At his website, Braheny marveled that his song got any attention at all: “In retrospect . . . I never would have given the song a shot at being recorded. No real hook, no ‘commercial’ structure, no repeated chorus, a title that doesn’t show up in the song, not even a bridge. Sometimes emotional honesty, sincerity, a little poetry and a pretty melody win. Who knew?”
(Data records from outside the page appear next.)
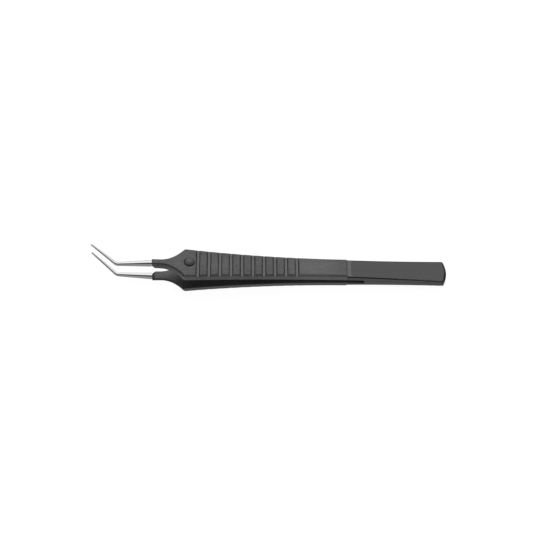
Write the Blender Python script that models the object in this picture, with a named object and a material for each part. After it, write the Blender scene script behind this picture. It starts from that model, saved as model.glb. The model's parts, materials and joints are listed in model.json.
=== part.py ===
"""Fine-point tweezers: two angled steel tips set in a moulded plastic handle with ribbed grip pads.

The handle lies along X with its tips towards -X, and it is squeezed along Z. A station is a distance
from the handle's rear end, along the handle. Every piece is drawn about the handle's own centre plane,
and then the whole object is laid on Z = 0 the way it rests on a table, with its box centred on X and Y.
"""

import math

import bmesh
import bpy
from mathutils import Matrix, Vector

MM = 0.001

# Stations along the handle
LENGTH = 105.0 * MM
REAR_CORNER = 0.95 * MM  # where the round rear end meets the sides
PEG_STATIONS = (7.0 * MM, 18.0 * MM)
FLEX_ROOT = 24.8 * MM  # end of the slot between the arms, where they bend
PAD_END = 29.4 * MM
WAIST = 30.0 * MM  # narrowest place of the handle
FIRST_GROOVE = 44.2 * MM
GROOVE_PITCH = 3.23 * MM
GROOVE_COUNT = 10
PIN_STATION = 75.8 * MM
SHOULDER = 77.2 * MM
FLARE_FRONT = 84.4 * MM
NOSE_FRONT = 86.8 * MM
BEND = 97.2 * MM

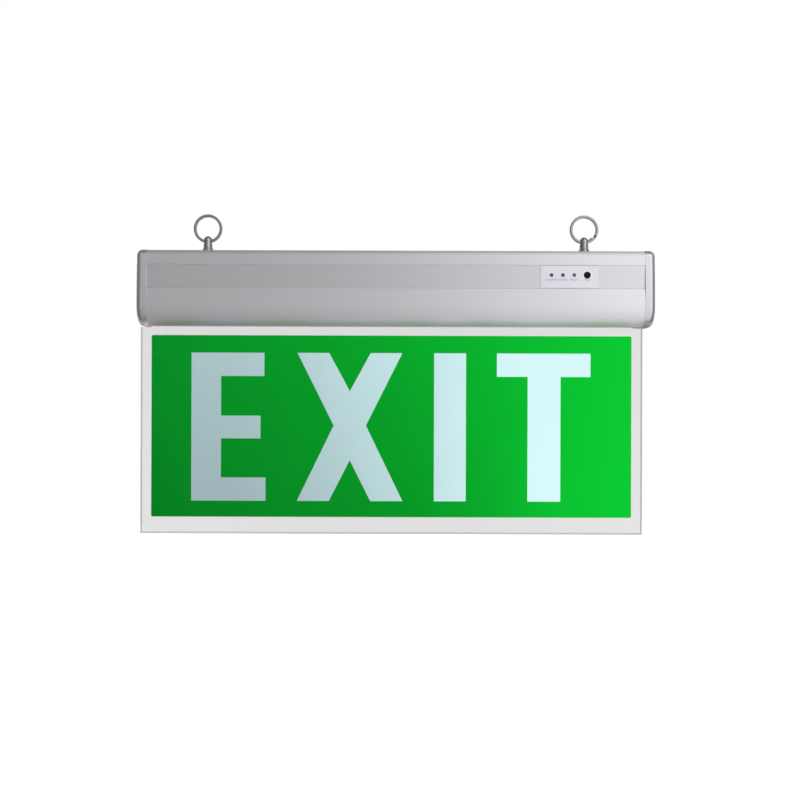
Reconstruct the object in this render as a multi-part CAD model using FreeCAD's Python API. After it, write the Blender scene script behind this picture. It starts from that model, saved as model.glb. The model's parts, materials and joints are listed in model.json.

Tags: John Braheny, Stone Poneys
This is a funny connection: At a “tryout” for the LA Songwriters Showcase (run by Braheny and Len Chandler), John Braheny leveled the same criticism at my song, “Michael,” that he leveled at his own. “No real hook, no ‘commercial’ structure, no repeated chorus, a title that doesn’t show up in the song, not even a bridge.” The only part that he didn’t say about my song was about the title, since it is the first word of the song. He also criticized the fact that the song doesn’t rhyme, which, of course, is true (although it does have a bit of internal rhyme and some assonance as well). However, this non-rhyming was a deliberate choice since nearly everything that I write rhymes like crazy. In the followup call, I was told that I was number 13 out of 12 slots for the showcase (“and if anyone bailed, etc.”, but then they probably said that to all those who didn’t make it. I was basically told the same thing about a short story that I submitted to short-lived The Twilight Zone Magazine at around the same time in the mid-70s.
The irony, of course, is that this was always my showstopper, sung at the end of a set, and nearly always guaranteed to get an encore. Even from the stage I could see the occasional tear and people coming up after the performance and saying, “That’s my song. That happened to me.”
Michael
Michael was the boy
Who lived across the street
In the big white house
With the green door and shutters.
He was four years old,
And I was only three
When our families moved
To the neighborhood
In the very same week.
Strange and lonely world
For two little boys;
Each one watched the other
From his curb.
I had my big, blue dump truck
With real wheels that moved;
Michael had his tricycle
Named “Thunder” on the driveway.
I’d moved a couple mountains
When I looked across the street;
He was playin’ “two-square”
With the wall.
The ball bounced high
Above his head and rolled
Right off the lawn,
Up the curb, and into my arms.
And I’ve always wondered
If Michael meant to throw the ball to me?
Cowboys and Indians,
Using sticks for guns
And tree-house forts
To stop the enemy.
“Bang, Bang! You’re dead!”
But count to ten,
And then you’re on the run.
And don’t fall off the curb
’Cause then you’re in the ocean.
Next year Michael started school,
And mornings sure were sad;
But he was home at noon,
And soon things would be fine.
Then I started too,
And that was pretty good
’Cause me and Michael
Walked to school together.
I guess we looked a lot alike,
And it kinda’ made me proud
When people asked us both
If we were brothers.
For we had more than once
Pricked fingers with a pin
And held ‘em close
To let our brother’s blood flow in.
Michael grew much more than me;
He grew so tall and thin.
I was always small,
But it didn’t matter
’Cause I could climb the tallest tree
Just as good as any kid.
The best of friends were fast and firm
As ever two have been.
Then one day he moved away,
And I still recall the pain
Of the twelve year old
Who had to stay behind.
The old sedan was weighted down,
I know Michael wished to stay;
A wave and a tear were the last I saw,
And the last he saw of me.
And I think of him often
Though I have never seen his face again.
And I’ll always wonder
If Michael meant to throw the ball to me?